● **Given task**
Wherever a line holds the word "from", copy that line out.

● **Material**
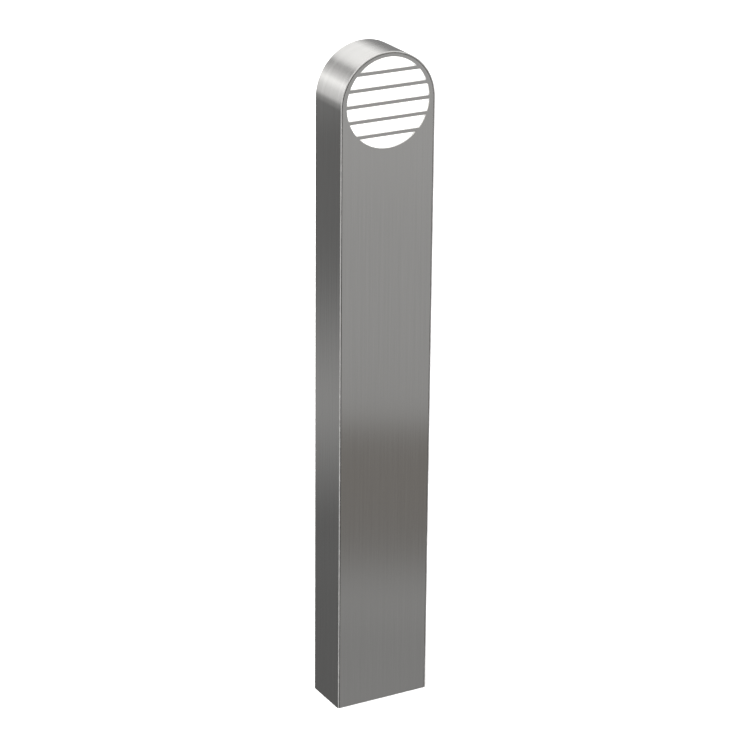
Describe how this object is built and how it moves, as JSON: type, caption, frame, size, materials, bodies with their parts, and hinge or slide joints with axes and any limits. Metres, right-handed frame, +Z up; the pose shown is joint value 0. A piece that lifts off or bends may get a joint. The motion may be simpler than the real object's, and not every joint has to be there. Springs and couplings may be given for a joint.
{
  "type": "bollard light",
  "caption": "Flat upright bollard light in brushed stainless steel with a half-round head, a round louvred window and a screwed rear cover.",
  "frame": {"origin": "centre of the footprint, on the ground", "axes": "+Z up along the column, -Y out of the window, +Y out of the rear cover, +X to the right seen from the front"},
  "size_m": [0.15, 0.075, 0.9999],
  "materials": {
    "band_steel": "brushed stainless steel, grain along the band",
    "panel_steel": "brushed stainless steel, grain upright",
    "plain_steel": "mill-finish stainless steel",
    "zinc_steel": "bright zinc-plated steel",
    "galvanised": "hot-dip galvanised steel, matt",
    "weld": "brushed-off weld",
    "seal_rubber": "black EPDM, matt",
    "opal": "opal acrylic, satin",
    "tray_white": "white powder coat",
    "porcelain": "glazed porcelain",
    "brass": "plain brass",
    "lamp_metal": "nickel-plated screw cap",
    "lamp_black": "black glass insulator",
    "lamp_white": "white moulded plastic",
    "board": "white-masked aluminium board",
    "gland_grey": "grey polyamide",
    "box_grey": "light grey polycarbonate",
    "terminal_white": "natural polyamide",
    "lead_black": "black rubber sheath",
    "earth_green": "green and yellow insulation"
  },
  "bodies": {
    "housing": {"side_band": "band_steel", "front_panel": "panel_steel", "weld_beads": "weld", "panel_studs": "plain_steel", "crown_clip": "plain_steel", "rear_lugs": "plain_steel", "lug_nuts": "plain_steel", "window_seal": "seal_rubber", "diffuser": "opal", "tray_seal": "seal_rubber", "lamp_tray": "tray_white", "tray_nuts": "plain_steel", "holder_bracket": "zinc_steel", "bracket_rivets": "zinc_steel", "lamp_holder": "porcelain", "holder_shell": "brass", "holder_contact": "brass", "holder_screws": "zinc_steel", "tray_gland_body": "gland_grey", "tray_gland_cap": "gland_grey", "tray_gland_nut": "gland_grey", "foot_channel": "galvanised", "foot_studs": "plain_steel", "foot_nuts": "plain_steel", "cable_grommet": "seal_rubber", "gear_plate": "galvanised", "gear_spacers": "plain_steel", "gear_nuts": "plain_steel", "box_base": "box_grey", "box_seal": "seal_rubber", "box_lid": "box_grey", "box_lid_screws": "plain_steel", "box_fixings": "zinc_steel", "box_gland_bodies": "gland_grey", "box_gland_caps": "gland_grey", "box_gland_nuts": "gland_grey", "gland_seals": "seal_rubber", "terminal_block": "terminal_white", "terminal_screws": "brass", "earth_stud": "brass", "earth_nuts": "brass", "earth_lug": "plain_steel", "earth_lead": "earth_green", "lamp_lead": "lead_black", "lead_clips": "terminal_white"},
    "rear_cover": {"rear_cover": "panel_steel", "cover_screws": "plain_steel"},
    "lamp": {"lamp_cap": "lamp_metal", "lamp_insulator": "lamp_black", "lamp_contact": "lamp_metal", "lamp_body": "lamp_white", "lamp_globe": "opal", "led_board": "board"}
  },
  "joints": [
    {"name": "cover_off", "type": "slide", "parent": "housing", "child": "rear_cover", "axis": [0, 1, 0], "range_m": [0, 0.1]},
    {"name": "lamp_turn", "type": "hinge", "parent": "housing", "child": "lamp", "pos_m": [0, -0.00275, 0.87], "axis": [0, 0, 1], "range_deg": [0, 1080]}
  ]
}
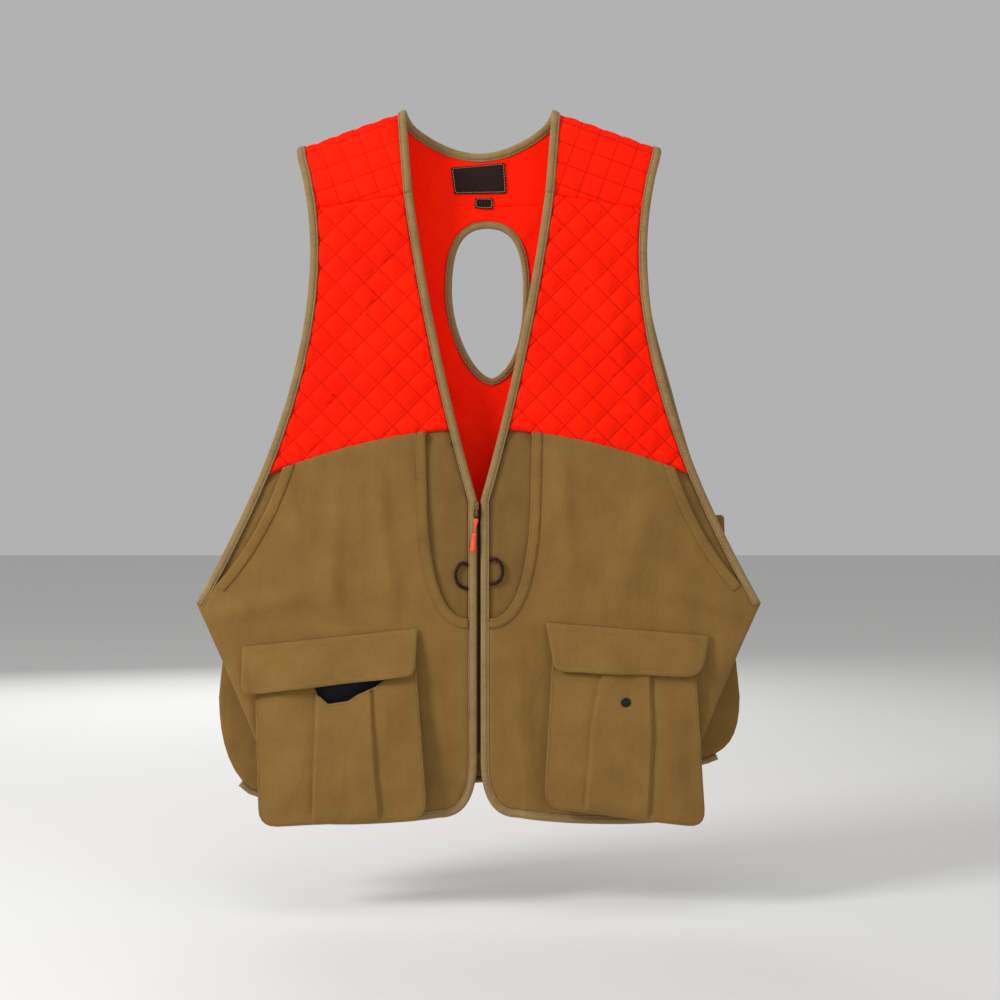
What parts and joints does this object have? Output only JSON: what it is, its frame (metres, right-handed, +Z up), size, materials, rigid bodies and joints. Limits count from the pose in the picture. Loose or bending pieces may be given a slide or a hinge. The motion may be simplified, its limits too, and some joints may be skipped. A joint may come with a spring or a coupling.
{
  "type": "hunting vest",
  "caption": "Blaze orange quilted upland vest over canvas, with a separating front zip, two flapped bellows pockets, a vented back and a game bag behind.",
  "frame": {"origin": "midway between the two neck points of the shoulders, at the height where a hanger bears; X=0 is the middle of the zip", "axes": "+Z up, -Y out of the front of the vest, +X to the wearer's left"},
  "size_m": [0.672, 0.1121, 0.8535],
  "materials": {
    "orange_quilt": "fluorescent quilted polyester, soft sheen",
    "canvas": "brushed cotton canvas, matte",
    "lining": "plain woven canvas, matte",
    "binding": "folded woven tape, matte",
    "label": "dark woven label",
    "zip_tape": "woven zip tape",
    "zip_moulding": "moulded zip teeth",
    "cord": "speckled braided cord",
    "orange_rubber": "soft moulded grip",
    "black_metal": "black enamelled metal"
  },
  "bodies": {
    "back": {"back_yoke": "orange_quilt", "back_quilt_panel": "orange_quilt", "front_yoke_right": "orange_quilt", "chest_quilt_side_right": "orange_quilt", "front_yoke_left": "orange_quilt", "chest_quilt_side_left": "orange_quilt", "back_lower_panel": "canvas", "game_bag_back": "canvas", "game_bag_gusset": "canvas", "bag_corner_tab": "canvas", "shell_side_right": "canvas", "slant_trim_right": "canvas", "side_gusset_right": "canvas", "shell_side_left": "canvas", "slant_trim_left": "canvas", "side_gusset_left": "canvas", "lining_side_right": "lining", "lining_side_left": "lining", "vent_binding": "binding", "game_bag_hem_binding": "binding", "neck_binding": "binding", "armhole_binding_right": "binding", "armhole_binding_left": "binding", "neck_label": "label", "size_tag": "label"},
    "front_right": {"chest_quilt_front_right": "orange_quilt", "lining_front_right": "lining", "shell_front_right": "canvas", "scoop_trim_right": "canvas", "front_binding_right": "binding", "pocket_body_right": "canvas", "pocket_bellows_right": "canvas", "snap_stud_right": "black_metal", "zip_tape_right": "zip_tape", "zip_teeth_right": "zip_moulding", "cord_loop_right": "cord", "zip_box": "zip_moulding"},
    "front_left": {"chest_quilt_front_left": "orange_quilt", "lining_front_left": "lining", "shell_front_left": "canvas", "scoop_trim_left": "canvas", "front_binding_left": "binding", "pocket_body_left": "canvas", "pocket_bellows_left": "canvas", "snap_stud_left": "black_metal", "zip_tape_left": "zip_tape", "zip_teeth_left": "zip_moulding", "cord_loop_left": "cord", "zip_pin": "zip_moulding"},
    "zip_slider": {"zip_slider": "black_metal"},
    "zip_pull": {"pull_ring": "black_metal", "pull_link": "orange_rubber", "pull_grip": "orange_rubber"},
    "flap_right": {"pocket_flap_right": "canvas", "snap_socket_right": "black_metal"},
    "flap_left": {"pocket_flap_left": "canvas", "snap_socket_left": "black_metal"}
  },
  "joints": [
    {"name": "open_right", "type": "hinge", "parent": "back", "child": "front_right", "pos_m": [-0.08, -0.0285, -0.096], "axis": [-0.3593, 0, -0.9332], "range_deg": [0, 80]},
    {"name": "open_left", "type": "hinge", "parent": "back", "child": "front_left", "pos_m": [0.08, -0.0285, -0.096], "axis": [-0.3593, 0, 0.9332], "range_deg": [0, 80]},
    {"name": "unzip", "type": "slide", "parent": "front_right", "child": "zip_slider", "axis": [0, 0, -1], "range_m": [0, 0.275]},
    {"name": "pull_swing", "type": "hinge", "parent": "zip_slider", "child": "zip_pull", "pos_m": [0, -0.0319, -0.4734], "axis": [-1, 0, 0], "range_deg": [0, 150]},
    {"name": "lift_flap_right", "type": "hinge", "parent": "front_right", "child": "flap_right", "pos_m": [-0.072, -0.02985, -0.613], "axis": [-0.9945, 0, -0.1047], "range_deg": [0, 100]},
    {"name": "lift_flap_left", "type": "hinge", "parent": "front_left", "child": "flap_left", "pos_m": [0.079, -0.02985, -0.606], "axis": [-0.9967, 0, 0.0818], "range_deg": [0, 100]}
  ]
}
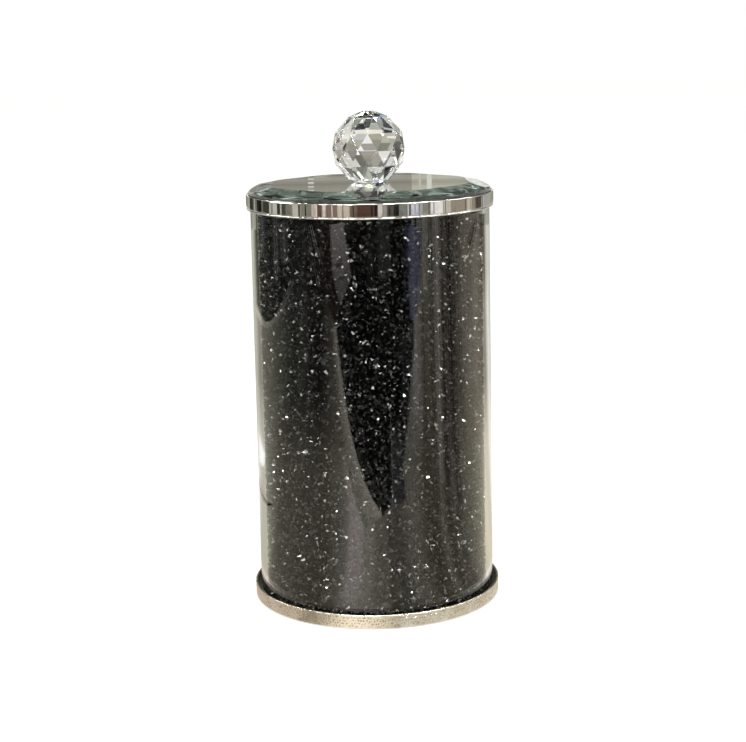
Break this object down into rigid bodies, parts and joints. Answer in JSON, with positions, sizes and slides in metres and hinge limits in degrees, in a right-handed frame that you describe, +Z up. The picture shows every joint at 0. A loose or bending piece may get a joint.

● **Written reply**
  "frame": {"origin": "centre of the footprint, on the ground", "axes": "+Z up along the column, -Y out of the window, +Y out of the rear cover, +X to the right seen from the front"},
What parts and joints does this object have? Output only JSON: what it is, its frame (metres, right-handed, +Z up), size, materials, rigid bodies and joints. Limits count from the pose in the picture. Loose or bending pieces may be given a slide or a hinge. The motion may be simplified, its limits too, and some joints may be skipped. A joint may come with a spring or a coupling.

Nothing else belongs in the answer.